Ludmila Fontenele Cavalcanti

Núcleo de Estudos e Ações em Saúde Reprodutiva, Escola de Serviço Social/UFRJ

Araújo C & Scalon C (orgs.) Gênero, família e trabalho no Brasil. Clara Araújo & Celi Scalon, Rio de Janeiro, Editora FGV, 2005, 304p.

A coletânea de textos Gênero, família e trabalho no Brasil, organizada por Clara Araújo e Celi Scalon, é resultado de uma pesquisa integrante do International Social Survey Programme (ISSP). A pesquisa baseia-se no survey nacional de atitude e opinião "Gênero, trabalho e família em perspectiva comparada", que contempla vários aspectos das relações de gênero no âmbito da família, especialmente no que diz respeito às percepções quanto à inserção da mulher na força de trabalho, à divisão do trabalho doméstico, ao papel da maternidade e do casamento, e à relação entre satisfação individual e vida familiar.

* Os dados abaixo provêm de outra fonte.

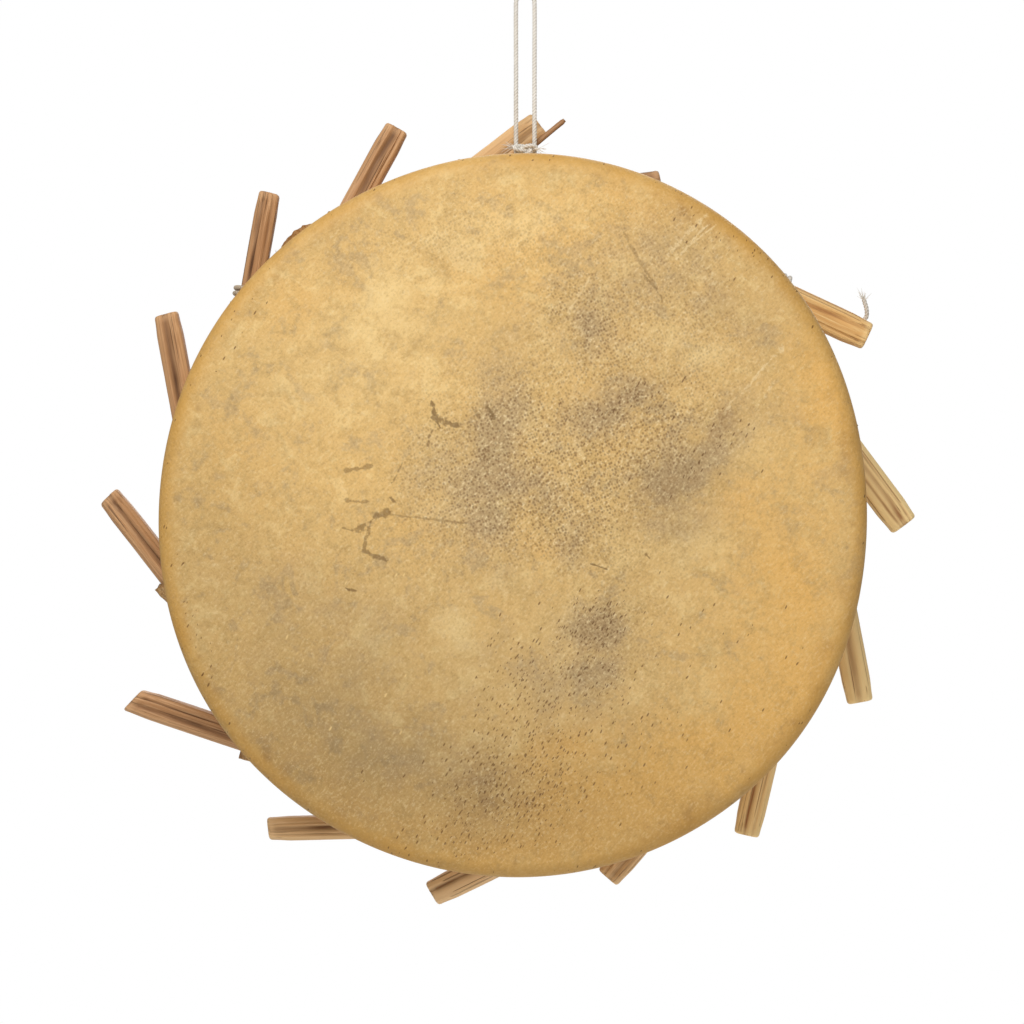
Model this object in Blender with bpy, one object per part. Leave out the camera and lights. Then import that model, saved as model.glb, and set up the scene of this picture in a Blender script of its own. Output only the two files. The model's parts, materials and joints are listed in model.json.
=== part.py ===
"""Frame drum: a shallow fired-clay ring under a lapped goat skin, with fourteen tuning pegs.

The drum hangs upright. Its head faces -Y, +X is to the right of someone who faces the head,
and +Z is up. The origin is where the hanging loop of twine bears on its nail. Everything is
laid out around the centre of the head, and then hung below the origin.
"""

import math
from dataclasses import dataclass

import bmesh
import bpy
import numpy as np
from mathutils import Vector

MM = 0.001

# ---------------------------------------------------------------- overall sizes
HEAD_RADIUS = 150.0 * MM  # mean outside radius of the skin at the rim
DRUM_DEPTH = 45.0 * MM  # from the head to the back of the lapped skin
FIT_GAP = 0.3 * MM  # clearance between pieces that touch

# The ring was shaped by hand, so the rim is out of round: (lobes, share of radius, bearing)
OUT_OF_ROUND = (
    (2, 0.0108, 75.0),
    (3, 0.0067, -53.0),
    (4, 0.0030, -42.0),
    (6, 0.0015, -29.0),
)

# ---------------------------------------------------------------- skin
SKIN_THICK = 1.0 * MM
EDGE_ROUND = 7.0 * MM  # radius of the rim, where the skin turns from head to wall
BACK_ROUND = 4.0 * MM  # radius where the wall turns onto the back of the ring
EAVE = 7.0 * MM  # how much the wall slopes inwards on its way to the back
MARGIN_REACH = 19.0 * MM  # how far in from the rim's radius the lapped margin ends
MARGIN_WAVE = 1.2 * MM  # how much the cut edge of the margin wanders
MARGIN_WAVES = 9

# ---------------------------------------------------------------- ring
RING_WALL_FRONT = 17.5 * MM
RING_WALL_BACK = 16.0 * MM
RING_CHAMFER = 1.5 * MM

# ---------------------------------------------------------------- pegs
PEG_TAPER_LENGTH = 9.0 * MM  # length of the worn, narrowing part at each end
PEG_CHAMFER = 1.6 * MM
PEG_RIBS = 8
PEG_RIB_DEPTH = 0.035  # share of the radius by which the grooves cut in
PEG_SQUARENESS = 0.72  # 1 is an ellipse, smaller is squarer
PEG_WORN_WIDTH = 0.92  # width of the ends, as a share of the full width
PEG_INNER_MIN = 3.0 * MM  # least distance from the foot to the inner end
PEG_NEIGHBOUR_GAP = 0.8 * MM  # between a peg's inner end and the next peg as both turn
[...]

Através da reflexão teórica profunda na área da sociologia contemporânea, essa coletânea representa uma grande contribuição para quem quer compreender as várias dimensões das relações de gênero que se estabelecem na dinâmica entre família e trabalho.

Araújo & Scalon procuram no primeiro capítulo analisar os resultados mais gerais do survey, que consistiu em um questionário padrão, aplicável a todos os países que compõem o programa, acrescido de perguntas relacionadas com a realidade brasileira. A coleta dos dados foi realizada em novembro de 2003, abrangendo 195 municípios de 24 Estados brasileiros com uma amostra de 2 mil indivíduos maiores de 18 anos, controlados por setor censitário urbano e rural, com cotas para sexo, idade, escolaridade e região.

As autoras têm como ponto de partida referências teóricas fundamentais que tomam as transformações nas relações familiares e de gênero como indicadoras do enfraquecimento das características hierárquicas da sociedade e do surgimento de formas mais horizontais ou simétricas de interação.

Os resultados da pesquisa apontam mudanças importantes nos padrões de organização familiar brasileira e na forma pela qual as relações de gênero se constituem e recortam essa dinâmica, visando à conciliação com o trabalho pago. Esse processo de mudança nas percepções de homens e mulheres em direção a uma cultura mais igualitária convive com a persistência de práticas mais tradicionais, que parecem mudar de forma lenta e pontual em aspectos determinados.

As relações de gênero na família mantêm na natureza de sua interação o princípio tradicional da divisão sexual do trabalho – mulheres e homens com papéis diferenciados – e a predominância do padrão de domesticidade, que confere desvantagens às mulheres na vida social em geral. Todavia, esse padrão possui variações internas. Ele é mediado por aspectos culturais e socioeconômicos que lhes determinam configurações particulares de acordo com determinadas variáveis socioeconômicas e/ou com os valores mais gerais que orientam as ações.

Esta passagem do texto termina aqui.